In this section, this paper introduces the truncated nuclear norm and the minimization technique by IPMS [5].

The truncated nuclear norm ∥Z∥_∗,r is defined with the kth biggest singular value σ_k of Z as:

$$\|\boldsymbol{Z}\|_{*,r}=\sum_{k=r+1}^{M} \sigma_{k}. $$

The truncated nuclear norm is used as the substitution function of matrix rank, and the solution of \(\frac {1}{2}\|\boldsymbol {Y}-\boldsymbol {Z}\|_{F}^{2} +\gamma \|\boldsymbol {Z}\|_{*,r} \) with a given matrix Y and a given parameter γ>0 can be solved as follows:

$$\begin{array}{*{20}l} \boldsymbol{Z}&=\underset{\boldsymbol{Z}}{\text{argmin}} \frac{1}{2}\|\boldsymbol{Y}-\boldsymbol{Z}\|_{F}^{2} +\gamma\|\boldsymbol{Z}\|_{*,r} \\ &=\boldsymbol{\mathcal{T}}_{r,\gamma}(\boldsymbol{Y}), \end{array} $$

where \(\boldsymbol {\mathcal {T}}_{r,\gamma }\) denotes the matrix-shrinkage operator defined as:

$$\begin{array}{*{20}l} \!\!\!\!\!\!\boldsymbol{\mathcal{T}}_{r,\gamma}(\boldsymbol{Y})&=\boldsymbol{U}\text{diag}(\boldsymbol{\sigma}_{r,\gamma})\boldsymbol{V}^{T}\\ \!\!\!\!\!\!\boldsymbol{\sigma}_{r,\gamma}&=[\sigma_{1} \ \cdots \ \sigma_{r} \ (\sigma_{r+1}-\gamma)_{+} \ \cdots \ (\sigma_{M}-\gamma)_{+}]^{T} \end{array} $$

and (c)₊= max(0,c) with regard to the singular value decomposition Y=Udiag(σ)V^T.

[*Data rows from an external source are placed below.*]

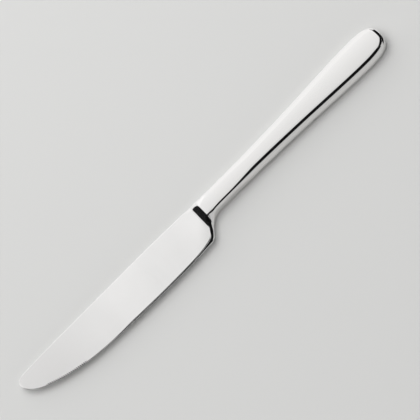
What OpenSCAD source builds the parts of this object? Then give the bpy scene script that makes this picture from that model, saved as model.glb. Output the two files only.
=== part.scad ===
// Table knife with a hollow handle, lying on its side.
// X runs from the butt to the tip, Y from the back of the blade to the cutting edge, Z up.
// The origin is under the middle of the knife, on the surface that it lies on.

/* [Overall] */
// Length of the knife from the butt to the tip
overall_l = 230; // [215:1:245]

/* [Handle] */
// Length of the handle shells, from the butt to their open mouth
handle_l = 106; // [98:1:112]
// Thickness of the handle and of the bolster
handle_t = 7.5; // [6.8:0.1:8.6]
// Width of the handle at its widest, near the butt
belly_w = 15.7; // [14:0.1:17.5]
// Width of the handle at its mouth
neck_w = 9.7; // [9:0.1:10.6]
// Distance of the widest place from the butt
belly_x = 14; // [11:0.5:18]
// Radius of the handle's long edges near the butt
belly_edge_r = 2.6; // [2.2:0.1:3]
// Radius of the edge round the butt's end
butt_edge_r = 1.6; // [1.4:0.1:2.4]
// Radius of the handle's long edges at the mouth
neck_edge_r = 1.45; // [1.4:0.05:2]
// Wall of the pressed shells
shell_wall = 0.9; // [0.7:0.05:1.1]

/* [Joints inside the handle] */
// Length of the spigot that fills the mouth of the shells
spigot_l = 6; // [4:0.5:9]
// Thickness of the brazing metal round the spigot
braze_t = 0.15; // [0.1:0.05:0.2]
// Width of the braze bead along the seam, measured inwards from the wall
bead_w = 0.7; // [0.5:0.1:0.9]
// Height of the braze bead across the seam
bead_h = 1.6; // [1.2:0.1:2]
// Length of the tang, from the mouth of the shells to its end
tang_l = 62; // [40:1:80]
// Width of the tang
tang_w = 5.4; // [4.4:0.1:5.8]
// Thickness of the tang
tang_t = 2.6; // [2:0.1:3.4]
// Radius of the tang's long edges
tang_edge_r = 0.4; // [0.3:0.1:0.6]

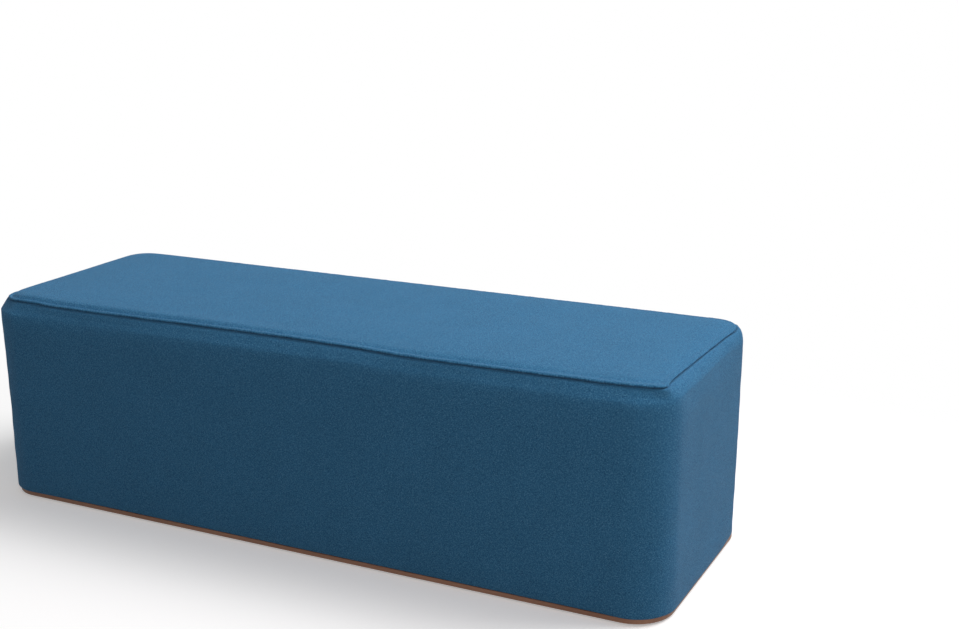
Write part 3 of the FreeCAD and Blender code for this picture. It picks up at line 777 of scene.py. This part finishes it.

In the matrix completion problem (2), the IPMS algorithm solves the relaxation problem by iterating the following update schemes:

$$\begin{array}{*{20}l} \left\{ \begin{array}{ll} \boldsymbol{Z}&\leftarrow\boldsymbol{\mathcal{T}}_{r,\gamma}(\boldsymbol{X}),\\ (\boldsymbol{X})_{m,n} &\leftarrow \left(\boldsymbol{X}^{(0)}\right)_{m,n} \ \text{for} \ (m,n)\in\Omega. \end{array} \right. \end{array} $$

Since the truncated nuclear norm requires the value of r regarding with a matrix rank, the IPMS estimates a matrix rank r during iterations by using the scheme:

$$r\leftarrow \underset{r}{\text{argmin}} \sigma_{r} \ \text{s.t.}\ \sigma_{r} \leq \alpha \sigma_{1}, $$

where 0≤α<1 is a given constant. The details of the IPMS algorithm are written in [5].